Эта устремленность вовне преображает ее даже внешне: будто опять она вылупляется из какой-то очередной скорлупы и на свет появляется ребенок, перед которым уже чувствуешь ответственность — не просто перед ней стоять, а развлекать, чтобы ей было приятно и весело. И самому отцу это приятно, во мне пробуждается актер, со множеством масок, поз и возможностей перешагнуть унылые границы своего «я». Кто еще, кроме Оли, стал бы внимать моим сценическим образам и своей потребностью в зрелище питать мою потребность в перевоплощении? При этом мне открываются возможности, неведомые другим актерам перед закостеневшей в предрассудках публикой: я свободен от всяких театральных условностей, моя свобода равна лишь неискушенности моего единственного зрителя.
7
Но, видимо, я ошибался. Она уже знала меня. И ее готовность к зрелищу была ограничена изнутри — уважением к тем формам действительности, которые уже сложились и стали привычными для нее.

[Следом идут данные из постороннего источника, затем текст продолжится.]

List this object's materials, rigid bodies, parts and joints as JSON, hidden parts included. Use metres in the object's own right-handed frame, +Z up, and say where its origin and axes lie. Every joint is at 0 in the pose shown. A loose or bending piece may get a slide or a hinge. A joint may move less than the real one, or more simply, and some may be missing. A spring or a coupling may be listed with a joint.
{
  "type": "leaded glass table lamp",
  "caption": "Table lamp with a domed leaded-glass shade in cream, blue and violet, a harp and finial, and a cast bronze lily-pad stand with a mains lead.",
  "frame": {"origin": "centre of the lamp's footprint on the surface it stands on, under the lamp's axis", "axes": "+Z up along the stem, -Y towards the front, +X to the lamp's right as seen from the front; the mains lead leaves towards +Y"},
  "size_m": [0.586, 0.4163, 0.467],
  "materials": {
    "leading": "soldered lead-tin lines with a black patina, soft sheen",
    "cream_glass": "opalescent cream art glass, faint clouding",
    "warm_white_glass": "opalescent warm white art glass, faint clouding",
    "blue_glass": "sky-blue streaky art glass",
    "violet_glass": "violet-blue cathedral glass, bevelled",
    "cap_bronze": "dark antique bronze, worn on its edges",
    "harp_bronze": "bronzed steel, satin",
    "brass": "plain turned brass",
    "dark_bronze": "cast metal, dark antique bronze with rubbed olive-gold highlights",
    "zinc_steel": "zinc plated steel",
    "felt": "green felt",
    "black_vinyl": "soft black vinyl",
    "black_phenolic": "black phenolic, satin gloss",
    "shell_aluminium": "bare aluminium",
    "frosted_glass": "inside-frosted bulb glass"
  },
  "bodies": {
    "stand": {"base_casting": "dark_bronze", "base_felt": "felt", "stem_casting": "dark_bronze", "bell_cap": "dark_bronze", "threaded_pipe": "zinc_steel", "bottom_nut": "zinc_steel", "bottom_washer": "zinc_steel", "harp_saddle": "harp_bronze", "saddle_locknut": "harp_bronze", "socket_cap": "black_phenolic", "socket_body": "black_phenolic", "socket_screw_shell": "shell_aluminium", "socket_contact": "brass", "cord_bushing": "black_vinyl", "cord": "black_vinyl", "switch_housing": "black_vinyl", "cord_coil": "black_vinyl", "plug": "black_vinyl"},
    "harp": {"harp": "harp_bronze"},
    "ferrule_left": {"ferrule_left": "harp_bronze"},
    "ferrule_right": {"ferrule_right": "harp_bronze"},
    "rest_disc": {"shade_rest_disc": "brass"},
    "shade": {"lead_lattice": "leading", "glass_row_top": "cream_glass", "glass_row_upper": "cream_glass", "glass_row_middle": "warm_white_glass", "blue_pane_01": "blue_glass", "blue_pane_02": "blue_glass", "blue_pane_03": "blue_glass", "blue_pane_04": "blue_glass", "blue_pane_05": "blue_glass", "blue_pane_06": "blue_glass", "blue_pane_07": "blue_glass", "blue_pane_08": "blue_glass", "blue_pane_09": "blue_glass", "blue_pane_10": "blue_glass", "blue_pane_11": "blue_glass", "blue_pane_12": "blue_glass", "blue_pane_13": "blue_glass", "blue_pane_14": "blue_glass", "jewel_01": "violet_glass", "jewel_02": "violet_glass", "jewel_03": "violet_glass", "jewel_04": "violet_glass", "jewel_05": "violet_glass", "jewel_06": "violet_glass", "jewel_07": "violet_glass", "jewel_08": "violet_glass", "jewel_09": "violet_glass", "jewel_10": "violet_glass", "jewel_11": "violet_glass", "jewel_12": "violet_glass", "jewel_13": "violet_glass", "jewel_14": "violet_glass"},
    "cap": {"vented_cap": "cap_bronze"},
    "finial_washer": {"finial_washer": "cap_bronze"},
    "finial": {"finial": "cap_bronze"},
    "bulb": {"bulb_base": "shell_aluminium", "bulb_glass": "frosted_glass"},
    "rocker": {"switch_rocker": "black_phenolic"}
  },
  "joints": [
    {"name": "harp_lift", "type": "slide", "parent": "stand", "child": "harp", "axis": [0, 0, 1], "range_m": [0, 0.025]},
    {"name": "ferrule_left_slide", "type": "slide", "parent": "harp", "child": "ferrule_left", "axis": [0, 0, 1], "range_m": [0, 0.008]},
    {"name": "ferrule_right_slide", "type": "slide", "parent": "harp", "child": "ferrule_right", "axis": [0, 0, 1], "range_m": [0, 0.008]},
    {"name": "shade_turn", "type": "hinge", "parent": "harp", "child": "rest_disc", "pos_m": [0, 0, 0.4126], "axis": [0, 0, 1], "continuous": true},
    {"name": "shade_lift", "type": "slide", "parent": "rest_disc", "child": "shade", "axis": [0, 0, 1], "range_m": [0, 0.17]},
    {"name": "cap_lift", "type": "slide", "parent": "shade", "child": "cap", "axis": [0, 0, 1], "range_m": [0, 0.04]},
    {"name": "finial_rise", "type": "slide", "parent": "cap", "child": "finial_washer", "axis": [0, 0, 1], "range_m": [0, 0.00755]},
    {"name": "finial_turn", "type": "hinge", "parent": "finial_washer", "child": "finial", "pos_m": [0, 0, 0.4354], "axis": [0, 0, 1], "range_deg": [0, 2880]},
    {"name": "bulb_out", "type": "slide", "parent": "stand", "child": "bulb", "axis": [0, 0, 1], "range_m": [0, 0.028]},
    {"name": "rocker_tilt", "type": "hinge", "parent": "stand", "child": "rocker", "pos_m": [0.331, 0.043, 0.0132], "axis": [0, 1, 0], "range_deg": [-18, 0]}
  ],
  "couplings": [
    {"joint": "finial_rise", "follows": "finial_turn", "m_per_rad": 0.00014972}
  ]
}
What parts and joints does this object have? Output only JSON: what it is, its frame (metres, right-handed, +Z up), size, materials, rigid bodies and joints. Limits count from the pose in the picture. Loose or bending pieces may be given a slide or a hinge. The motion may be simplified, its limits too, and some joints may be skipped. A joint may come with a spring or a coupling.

Я же, по глупому взрослому обычаю доводить все до логического конца, представил младенца полной противоположностью себе и, чтобы угодить ему, стал вести себя вопреки тому, кто я есть.
Я развлекал Олю — пел, корчил рожицы, декламировал дурацкие стишки. За день, неделю, месяц в человеке скапливается столько невыговоренной чепухи, подсознательного бреда! Разве не наслаждение — исполнять какой-нибудь мюзикл собственного сочинения, кривляясь и завывая? И я радовался тому, что хоть с одним человеком могу чувствовать себя непринужденно, давая выход дикой фантазии.